Bione saluta il "Guera", l'ultimo dei mandriani
Non c'era mai andato dal dottore. E quando gli hanno visto cedere ad un allevatore della Bassa le ultime mucche che gli erano rimaste, prima di andare all'ospedale per i dolori che sentiva nelle ossa, agli amici aveva risposto che lo faceva per evitare che dovesse essere qualcun altro a vendergliele. Lo avevano anche a preso in giro: «Ghét pòra? Che fèt dopo quànd te tùrnet endré? (Hai paura? E cosa fai poi quando ritorni?)».
Aveva ragione lui. Guerrino Bonetti, classe 1935, dall'ospedale è tornato con i piedi in avanti. Settembre è finito senza di lui e c'era tutto il paese ad accompagnarlo nel suo ultimo viaggio. Per tutti era il «Guera». Era l'ultimo mandriano che ancora pascolava le mucche in «No», l'altopiano bionese.
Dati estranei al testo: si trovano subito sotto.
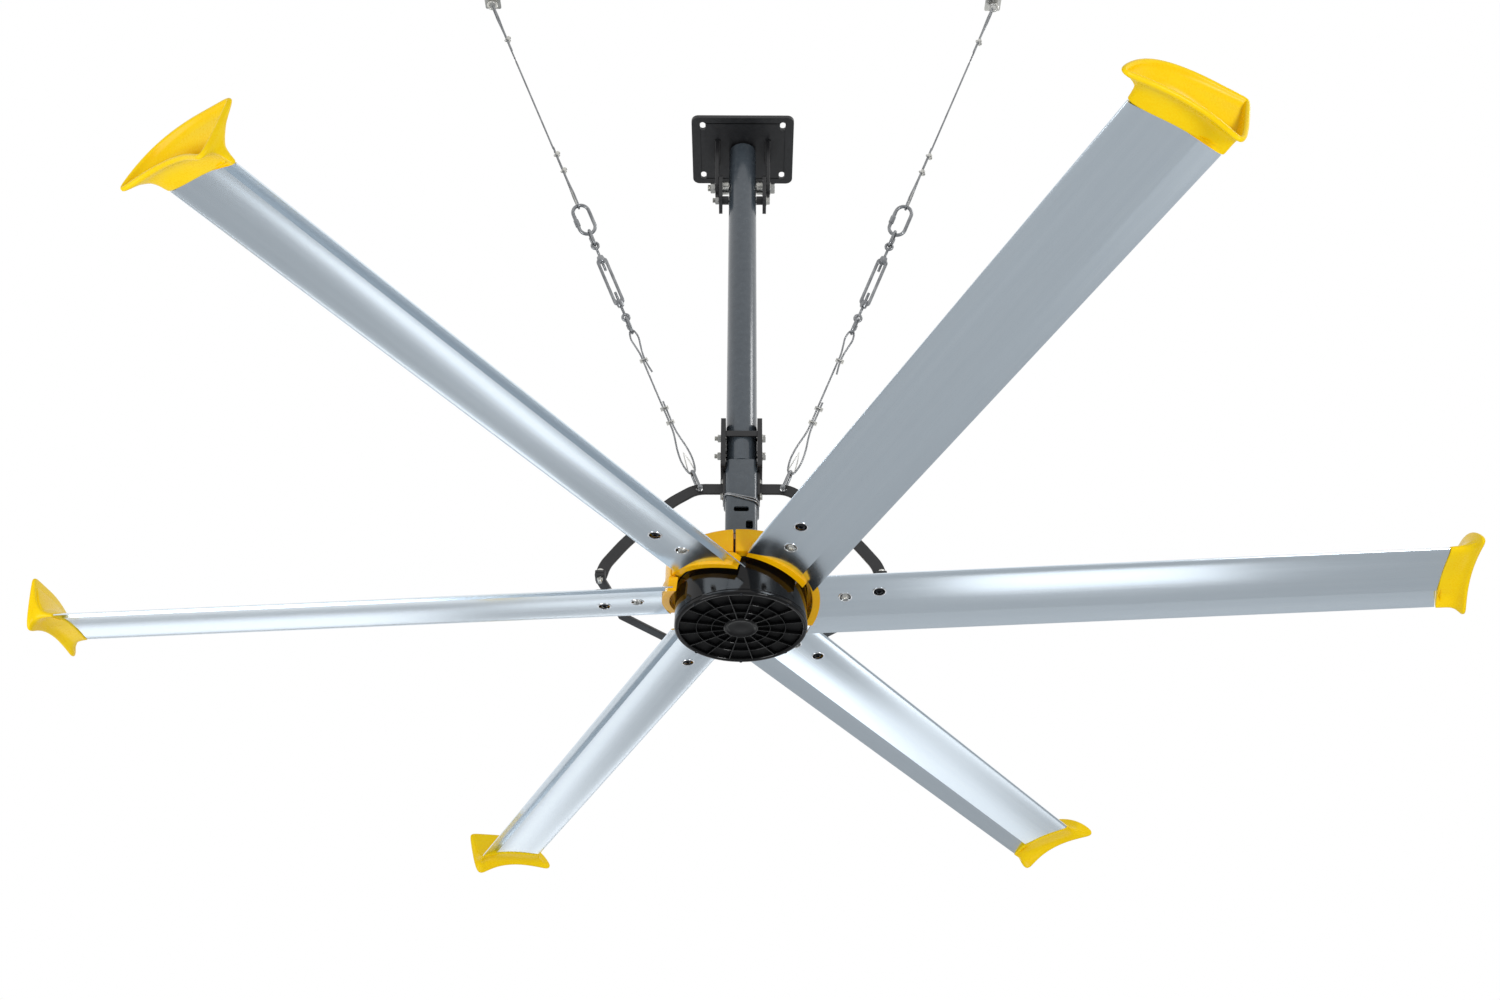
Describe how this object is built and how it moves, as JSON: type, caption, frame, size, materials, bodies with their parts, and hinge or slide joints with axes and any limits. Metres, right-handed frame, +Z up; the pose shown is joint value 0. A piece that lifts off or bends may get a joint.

Un vero personaggio. Anche perché la vita ritirata in montagna non gli aveva impedito di costruire un solido intreccio di relazioni umane con un sacco di gente. Da maggio a novembre viveva nel fienile di «Cap de Hè», con le vacche all'alpeggio. D'inverno scendeva in quello di «Damenùr», più vicino al paese. E allora qualche notte la passava anche nella sua casa di Bersenico Sopra.
Alla logistica, ovunque fosse, pensava la nipote Fiorenza. Quando gli serviva, una mano con gli animali gliela dava l'Edoardo. Fra le divagazioni autunnali, qualche schioppettata al capanno col Gualtiero. Sempre però era pronto un bricco col caffè, a corroborare lo scambio di opinioni con chi andava a trovarlo. E c'era sempre qualcuno, del resto al Guera gli argomenti per rendere piacevole la discussione non mancavano mai. Si lisciava gli invidiabili baffi, ti scrutava con gli occhietti vispi e sapeva sempre cosa dirti.
Attingeva a quel pozzo d'esperienza vera e di sensibilità, che solo una vita scandita dai ritmi della natura e dalla stagionalità delle occupazioni può dare.